13 Sep 2012

ACCC on (Energy) Watch

by Deborah Polites, Kezia Adams

The ACCC will take swift action to protect consumers against misleading advertising and courts will impose significant penalties for businesses who do not comply with the Australian Consumer Law.

The recent decision of the Federal Court in the Energy Watch case, and action taken by the ACCC against Retail Food Group (owner of Brumby’s), remind businesses to consider carefully the basis for claims made about goods and services, particularly any statement relating to price.

“Sharp” business practices lead to heavy penalties in the Energy Watch case

In July 2012, the Federal Court ordered Energy Watch Pty Ltd to pay a $1.95 million penalty for misleading advertising. The Court also ordered that Energy Watch’s former CEO, Mr Ben Polis, pay $65,000.

Energy Watch (now in liquidation) provided brokering services for the retail purchase of electricity and gas for both residential and business customers.
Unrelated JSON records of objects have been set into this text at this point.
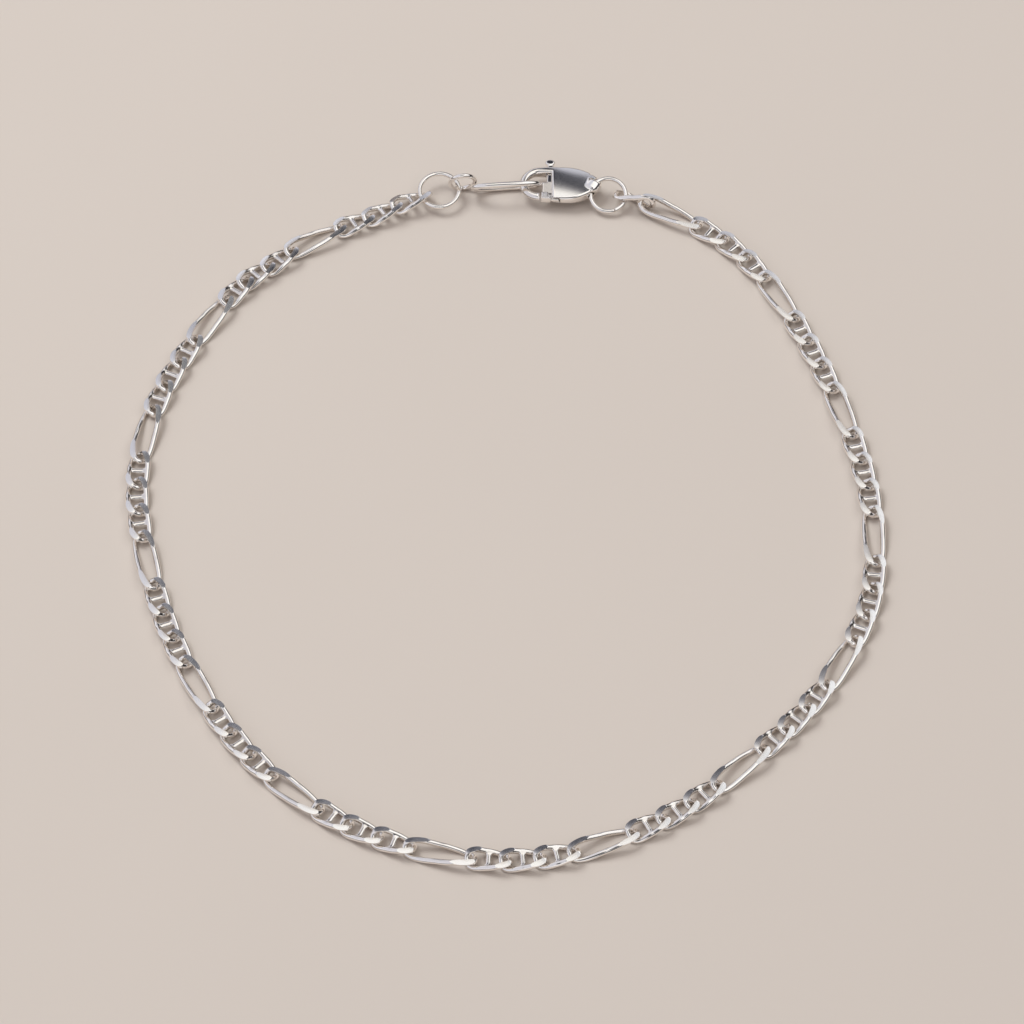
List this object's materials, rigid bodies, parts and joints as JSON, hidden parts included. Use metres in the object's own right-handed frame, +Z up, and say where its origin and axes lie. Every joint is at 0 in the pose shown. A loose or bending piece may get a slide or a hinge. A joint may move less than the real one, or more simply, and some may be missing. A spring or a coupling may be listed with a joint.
{
  "type": "figaro chain anklet",
  "caption": "Fine figaro chain anklet in polished silver metal, laid down closed as a loop, with a lobster clasp hooked on a long end link.",
  "frame": {"origin": "middle of the laid loop, on the surface that it lies on", "axes": "+X to the right and +Y away from the viewer towards the clasp, both along the surface; +Z up"},
  "size_m": [0.0782, 0.0889, 0.0032],
  "materials": {
    "chain_silver": "polished silver, the links' top and bottom filed flat",
    "clasp_silver": "polished cast silver, softly brushed on its crown"
  },
  "bodies": {
    "anklet": {"chain_ring_half": "chain_silver", "chain_clasp_half": "chain_silver", "end_link": "chain_silver", "jump_ring": "chain_silver", "adjuster_ring": "chain_silver", "clasp_ring": "chain_silver", "clasp_body": "clasp_silver"},
    "lever": {"clasp_lever": "clasp_silver"}
  },
  "joints": [
    {"name": "lever_hinge", "type": "hinge", "parent": "anklet", "child": "lever", "pos_m": [0.00615, 0.03949, 0.00136], "axis": [0, 0, -1], "range_deg": [0, 26], "stiffness_Nm_per_rad": 0.002, "springref_deg": -11.46}
  ]
}
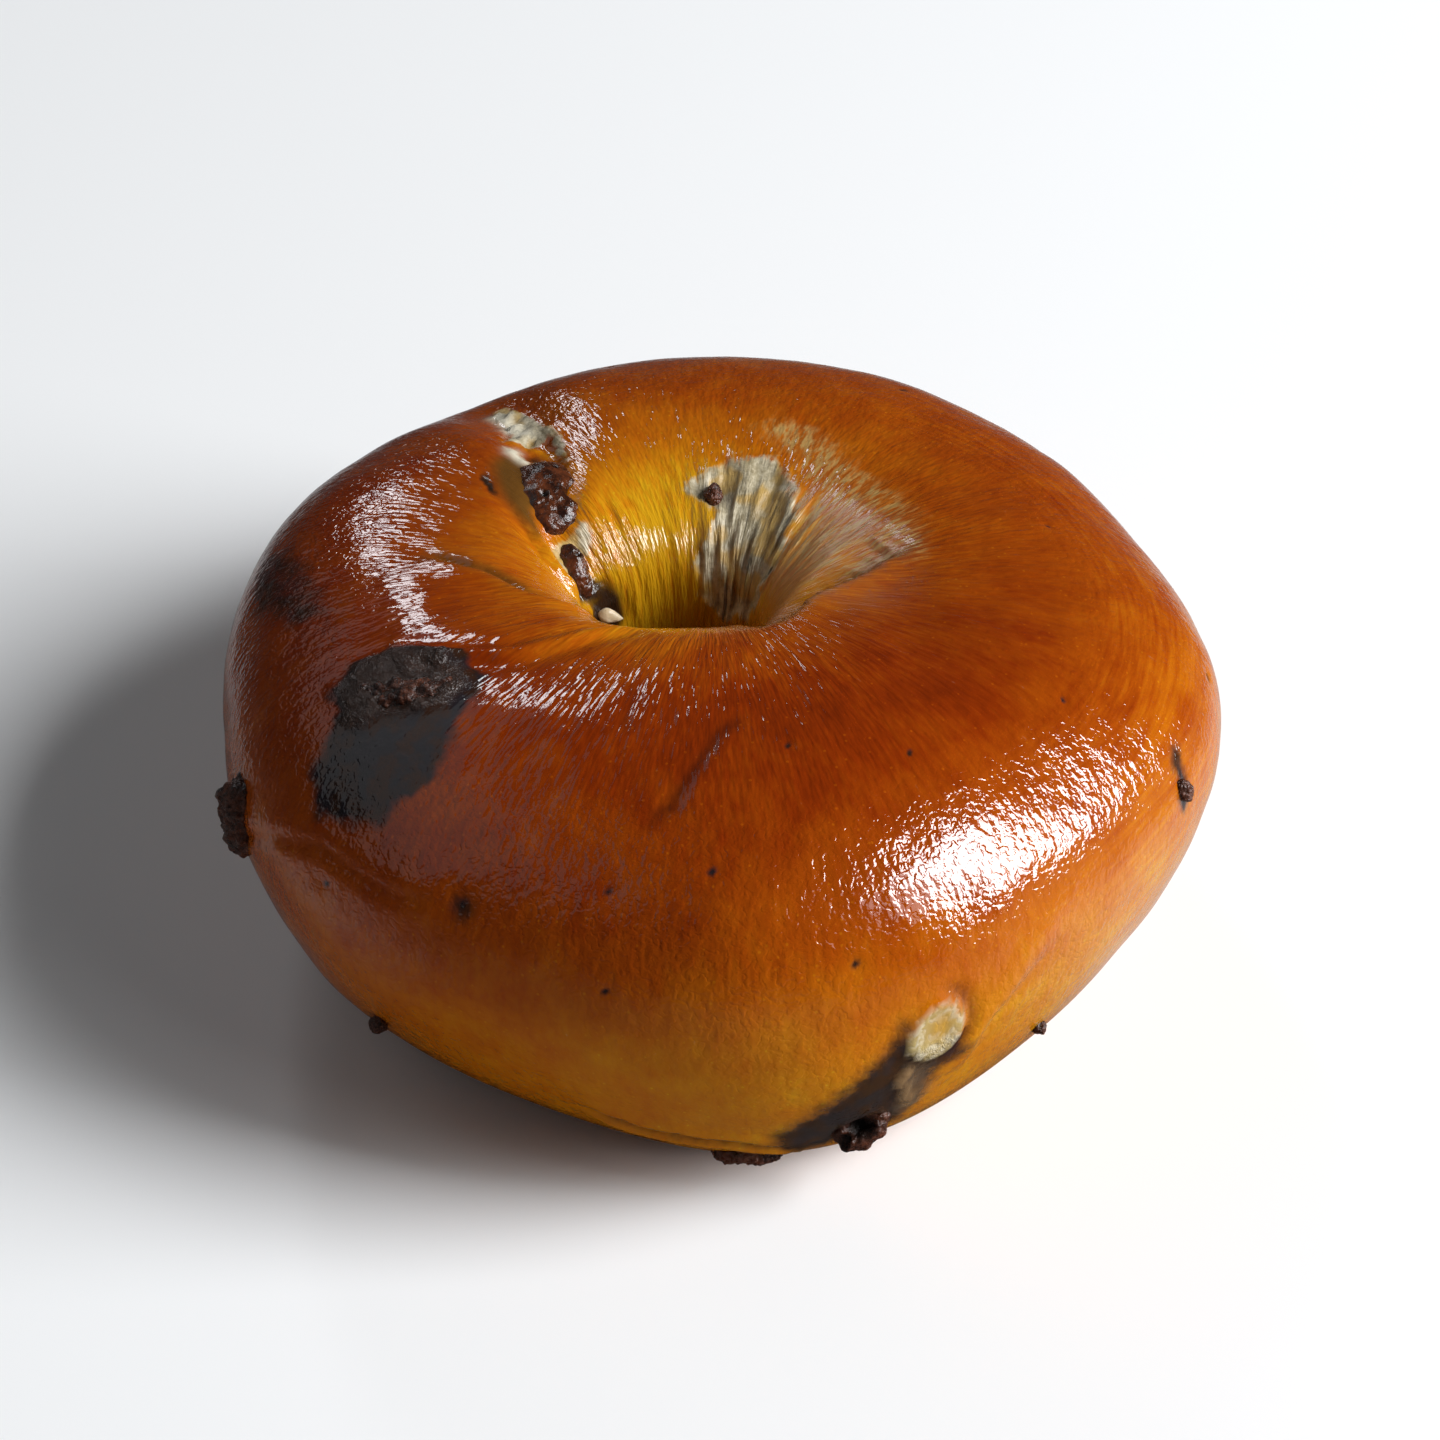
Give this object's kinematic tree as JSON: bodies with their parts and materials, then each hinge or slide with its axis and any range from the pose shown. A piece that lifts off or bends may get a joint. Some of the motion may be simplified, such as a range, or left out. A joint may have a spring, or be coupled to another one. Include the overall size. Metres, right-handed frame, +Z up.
{
  "type": "chocolate chip bagel",
  "caption": "Plump glossy ring bagel with a small off-centre hole, a seam valley, chocolate pieces in its crust and a flat base.",
  "frame": {"origin": "on the surface the bagel stands on, under the middle of its outline", "axes": "+Z up through the hole, -Y toward the plumper front, +X to the right seen from the front"},
  "size_m": [0.1052, 0.1108, 0.0458],
  "materials": {
    "crust": null,
    "chocolate": null,
    "seed_hull": null
  },
  "bodies": {
    "root": {"bagel": "crust", "seam_chunk_upper": "chocolate", "seam_chunk_lower": "chocolate", "hole_wall_chunk": "chocolate", "left_top_chunk": "chocolate", "left_side_chunk": "chocolate", "front_chunk": "chocolate", "front_base_chunk": "chocolate", "right_side_chunk": "chocolate", "left_base_nub": "chocolate", "right_base_fleck": "chocolate", "sesame_seed": "seed_hull"}
  },
  "joints": []
}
The ACCC commenced proceedings against Energy Watch and Mr Polis, alleging that they had contravened the Australian Consumer Law (ACL)[1] by making a number of false or misleading representations as part of an extensive marketing campaign, including television, print and radio advertisements and a billboard at the MCG.

The ACCC alleged (and the Court found) that Energy Watch and Mr Polis had:

  • falsely represented that Energy Watch compared the rates of all or many of the energy retailers available in a specified area when it only compared the customer’s existing rate with that of Energy Watch’s “preferred providers”;
  • falsely represented it had an adequate basis to say that it had saved or would save residential consumers (who changed to an energy retailer introduced by Energy Watch) $386 over a 12 month period when it had no adequate basis for saying so;
  • falsely represented that it had an adequate basis to say that it had saved or would business consumers (who changed to an energy retailer introduced by Energy Watch) $1878 when it had no adequate basis for saying so; and
  • falsely represented that Energy Watch would save a person who changes to an energy retailer introduced by Energy Watch an average of $386 on their electricity bills.
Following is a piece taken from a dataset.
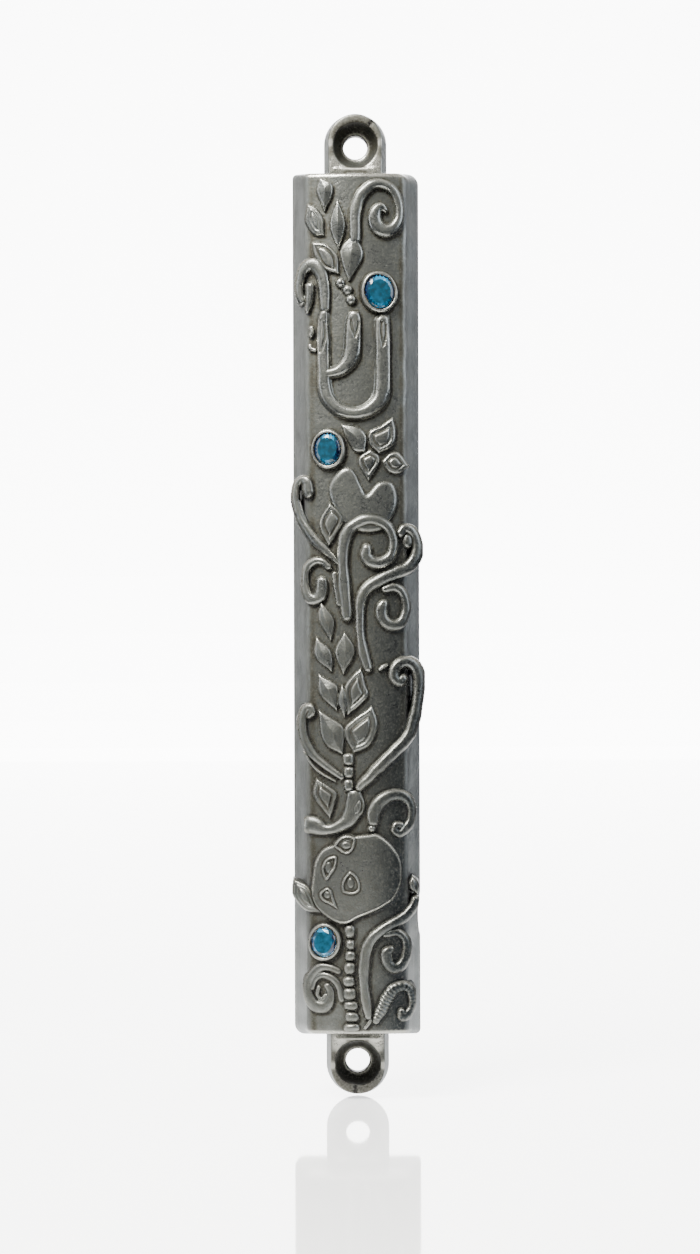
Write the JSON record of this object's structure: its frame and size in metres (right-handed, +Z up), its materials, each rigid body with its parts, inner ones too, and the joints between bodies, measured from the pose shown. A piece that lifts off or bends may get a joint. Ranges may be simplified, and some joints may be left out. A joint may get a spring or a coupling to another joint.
{
  "type": "mezuzah case",
  "caption": "Slim upright cast case for a rolled parchment, with a screw lug at each end, relief vines and fruit, set blue stones and a push-in back cover.",
  "frame": {"origin": "in the plane of the case's rim, where it meets the wall, midway between the two screw holes", "axes": "+Z up along the case, +Y into the wall, +X to the right of someone facing the case"},
  "size_m": [0.0207, 0.0127, 0.152],
  "materials": {
    "pewter": "antiqued cast pewter, dark in the hollows and rubbed bright on the edges",
    "stone": "faceted blue glass",
    "foil": "bright foil",
    "glue": "set clear glue",
    "cover": "fine grained black moulding",
    "parchment": "matt parchment",
    "film": "clear film"
  },
  "bodies": {
    "case": {"bezel_bottom": "pewter", "bezel_middle": "pewter", "bezel_top": "pewter", "case_shell": "pewter", "foil_bottom": "foil", "foil_middle": "foil", "foil_top": "foil", "glue_bottom": "glue", "glue_middle": "glue", "glue_top": "glue", "lug_bottom": "pewter", "lug_top": "pewter", "relief_bead_column": "pewter", "relief_bead_trio": "pewter", "relief_bottom_scroll": "pewter", "relief_branch": "pewter", "relief_branch_leaves": "pewter", "relief_calyx_bead": "pewter", "relief_calyx_scroll": "pewter", "relief_central_spiral": "pewter", "relief_flower_leaves": "pewter", "relief_fruit_seeds": "pewter", "relief_heart": "pewter", "relief_heart_leaf": "pewter", "relief_left_hook": "pewter", "relief_left_scroll": "pewter", "relief_left_vine": "pewter", "relief_lower_spiral": "pewter", "relief_lower_vine": "pewter", "relief_pomegranate": "pewter", "relief_ribbed_scroll": "pewter", "relief_right_hook": "pewter", "relief_right_spiral": "pewter", "relief_right_vine": "pewter", "relief_shin": "pewter", "relief_side_leaf": "pewter", "relief_small_spiral": "pewter", "relief_sprig_leaves": "pewter", "relief_stem_barrels": "pewter", "relief_top_leaves": "pewter", "relief_top_scroll": "pewter", "relief_vine_bud": "pewter", "relief_vine_curl_bud": "pewter", "stone_bottom": "stone", "stone_middle": "stone", "stone_top": "stone"},
    "cover": {"back_cover": "cover"},
    "scroll": {"parchment_scroll": "parchment", "scroll_sleeve": "film"}
  },
  "joints": [
    {"name": "cover_lift", "type": "slide", "parent": "case", "child": "cover", "axis": [0, 1, 0], "range_m": [0, 0.03]},
    {"name": "scroll_lift", "type": "slide", "parent": "case", "child": "scroll", "axis": [0, 1, 0], "range_m": [0, 0.015]}
  ],
  "couplings": [
    {"joint": "scroll_lift", "follows": "cover_lift", "ratio": 0.5}
  ]
}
The ACCC sought declarations, pecuniary penalties and costs.

The Federal Court finds against Energy Watch

The Court considered each type of advertisement and each class of representation separately and found that Energy Watch made six types of representations in 80 advertisements across the various forms of media. Although many of the advertisements contained disclaimers of some kind, the Court found that these were ineffective in most cases.
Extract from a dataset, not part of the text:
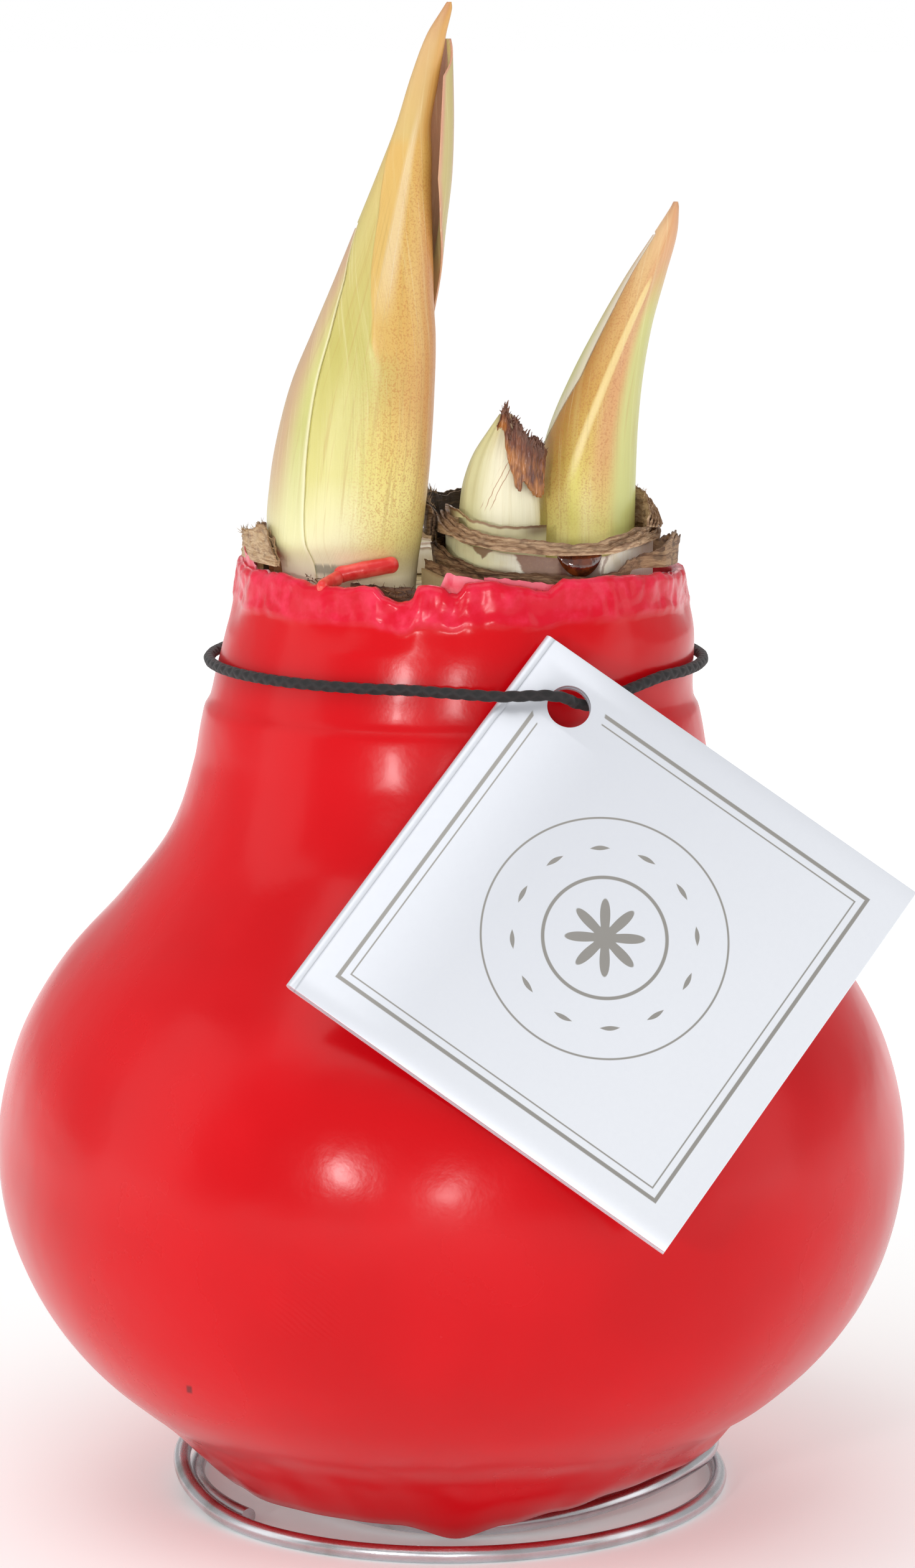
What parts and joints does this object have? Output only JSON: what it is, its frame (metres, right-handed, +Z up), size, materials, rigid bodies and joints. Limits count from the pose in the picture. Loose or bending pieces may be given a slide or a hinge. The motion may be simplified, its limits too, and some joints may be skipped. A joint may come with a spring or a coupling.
{
  "type": "amaryllis bulb",
  "caption": "Amaryllis bulb in a red wax coat, with two leaf shoots and cut neck scales, on a coiled wire stand, with a square folded card tag on an elastic loop.",
  "frame": {"origin": "middle of the footprint, at the floor", "axes": "+Z up, the way the shoots grow; -Y towards the side with the tag; +X to the right when seen from there"},
  "size_m": [0.096, 0.099, 0.1573],
  "materials": {
    "red_wax": "semi-gloss opaque wax",
    "pale_flesh": "moist satin plant flesh",
    "dry_paper_scale": "dry papery skin",
    "dark_dry_scale": "dark dry papery skin",
    "green_leaf": "satin yellow-green leaf",
    "golden_leaf": "satin golden leaf with a waxy shine",
    "bright_steel": "bright drawn wire",
    "black_elastic": "matt woven elastic",
    "silver_card": "pearly silver coated card"
  },
  "bodies": {
    "root": {"wax_coat": "red_wax", "wax_smear": "red_wax", "bulb": "pale_flesh", "fleshy_scale": "pale_flesh", "inner_scale": "pale_flesh", "cut_scale_back": "pale_flesh", "cut_scale_middle": "pale_flesh", "leaf_stub": "pale_flesh", "lower_papery_rim": "dry_paper_scale", "upper_papery_rim": "dry_paper_scale", "outer_dry_scale": "dry_paper_scale", "front_dry_scale": "dry_paper_scale", "brown_scale_left": "dry_paper_scale", "crinkled_scale_left": "dry_paper_scale", "dry_scale_right": "dry_paper_scale", "dry_curl": "dark_dry_scale", "stub_dry_skin": "dark_dry_scale", "tall_shoot_main_leaf": "golden_leaf", "tall_shoot_left_leaf": "green_leaf", "tall_shoot_back_leaf": "green_leaf", "short_shoot_main_leaf": "golden_leaf", "short_shoot_back_leaf": "green_leaf", "wire_stand": "bright_steel", "elastic_loop": "black_elastic", "tag": "silver_card"}
  },
  "joints": []
}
Mr Polis was found to have personally contravened the ACL because of his role in the voiceovers in nine radio advertisements by Energy Watch (Australian Competition and Consumer Commission v Energy Watch Pty Ltd [2012] FCA 425). In assessing the appropriate penalty, Justice Marshall noted that Mr Polis was the “figurehead of Energy Watch, thereby giving greater gravitas to the false and misleading conduct than if the radio advertisements had been spoken by a voiceover actor.”

In determining the appropriate amount for the penalty, Justice Marshall considered factors including the size of Energy Watch, the deliberateness of the contraventions of the ACL, the period over which the contraventions occurred, whether the contraventions arose out of the conduct of senior management, whether the corporate culture of Energy Watch was conducive to compliance with the ACL, whether Energy Watch had co-operated with the ACCC, and Energy Watch’s financial position.

A very significant factor considered by the Court was deterrence:

“The corporate world should know that it is wrong to engage in such deceptive business practices and doing so will incur the risk of large penalties.”

Importantly, Justice Marshall also noted that retail energy prices are a “matter of public interest. For many people, energy bills represent a large part of day-to-day living expenses. Energy prices are also significant for businesses.”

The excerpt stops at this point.